Но, видимо, в случае с ним программа «зачистки» оставила чуть больше положенного, и потому он элементарно скучал. И даже один раз ночью потихоньку заплакал, что было уж совсем страшным нарушением. Хорошо, что никто из воспитателей и соседей по спальному боксу об этом не узнал. Иначе бы ему провели дополнительную чистку мозга, после которой голограмма родителей превратилась бы в чисто символическую картинку.

Звереныш проснулся от того, что где-то совсем рядом в темноте, то сливаясь в одно тоненькое, но требовательное повизгивание, то распадаясь на два отдельных голоса, настойчиво просили есть малыши. «Почему два?» – не понял Звереныш. Ведь у них остался только один, и тот сейчас тихонечко сопит за спиной, в самой глубине логова. Пытаясь разобраться, кто же издает загадочные звуки, Звереныш приподнялся на лапы и скользнул носом вдоль спины медведицы, вытягивая его в темноту. Но едва нос прикоснулся к пушистому теплому комочку, как Звереныш получил неожиданный удар огромной лапой прямо в морду и отлетел в угол берлоги. Взвизгнув несколько раз от боли и испуга, он боязливо затаился в темноте, но через какое-то время подал голос: это же я, свой… В ответ медведица рыкнула на него, как на чужака. А потом поднялась с подстилки, бережно отодвинув поскуливающие комочки в сторонку, сграбастала Звереныша, подтащила к отдушине, окаймленной сосульками, и резко вытолкнула наружу. По глазам резанул свет, подошвы неприятно захолодило. Придя в себя и окончательно осознав, что все это происходит не во сне, он снова сунулся было в берлогу, но из лаза навстречу показалась оскаленная пасть. Звереныш не мог понять, что случилось, в чем он провинился. А случилось то, что происходит в один из весенних дней со всеми его ровесниками: у медведицы появились новые детеныши, а прошлогодний малыш стал пестуном. Это означало, что место Звереныша в семье занято и он должен покинуть ее.
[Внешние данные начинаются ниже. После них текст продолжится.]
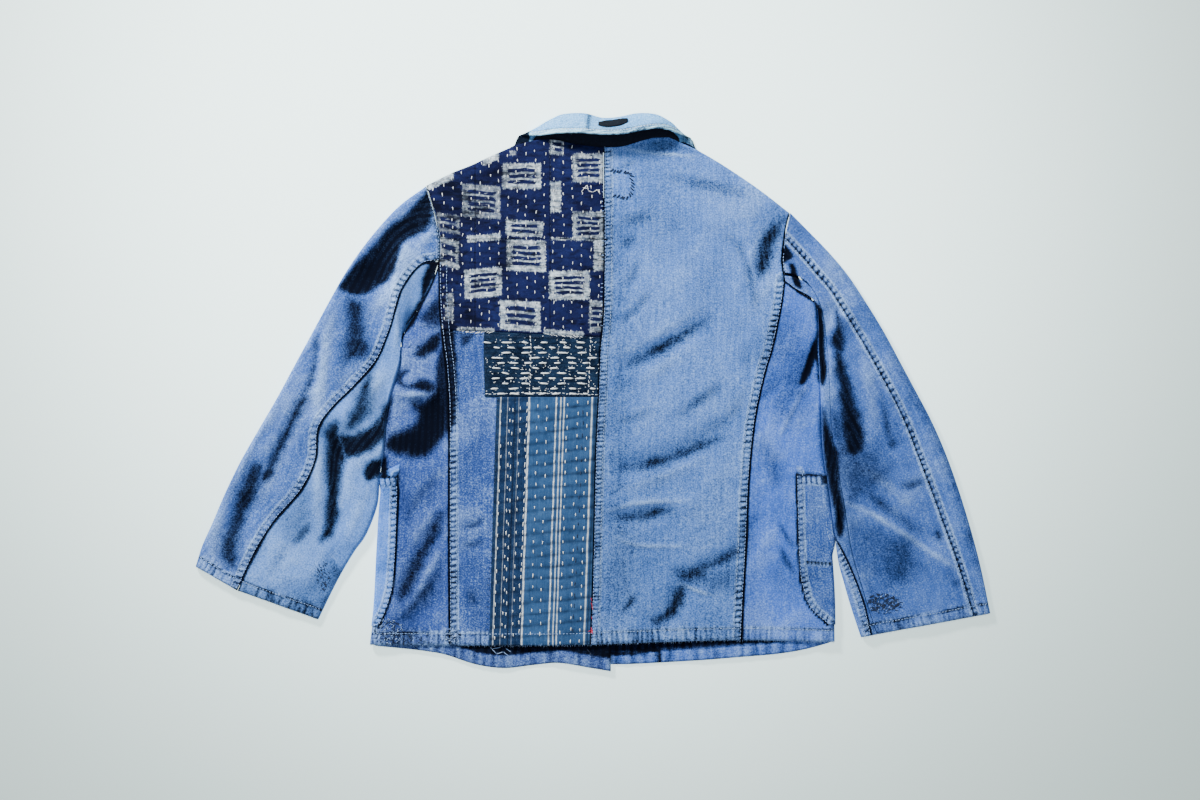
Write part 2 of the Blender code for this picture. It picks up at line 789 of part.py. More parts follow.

Разом лишенный тепла, защиты и уверенности, он медленно побрел по старой тропе к речке, вдоль которой тянулись темные забереги – знаки просыпающейся природы. Стараясь не наступать тонкокожими и нежными после сна лапами на острые сучки, привычно прихрамывая, он шел навстречу неизвестности. Но это был уже не маленький и беспомощный медвежонок, что выбрался прошлой весной из своей сиротской берлоги. По склону спускался к воде хоть и худой от долгой спячки, но уже достаточно крупный – нет, не Звереныш, а молодой Зверь.

То ли на него повлияла исковерканная в самом начале жизнь, то ли с отцовским проклятьем это перешло, но рос Стенька вечно хмурым, молчаливым и скрытным. И такой характер в сочетании с косматыми сросшимися бровями, вечно падающими на покатый лоб волосами и взглядом исподлобья придавал всему его облику неприятную угрюмость. Пацаном Стенька был для своих лет рослым, широким в кости, но плечи его вечно были сведены вперед, словно он так и хотел ими от кого-то закрыться.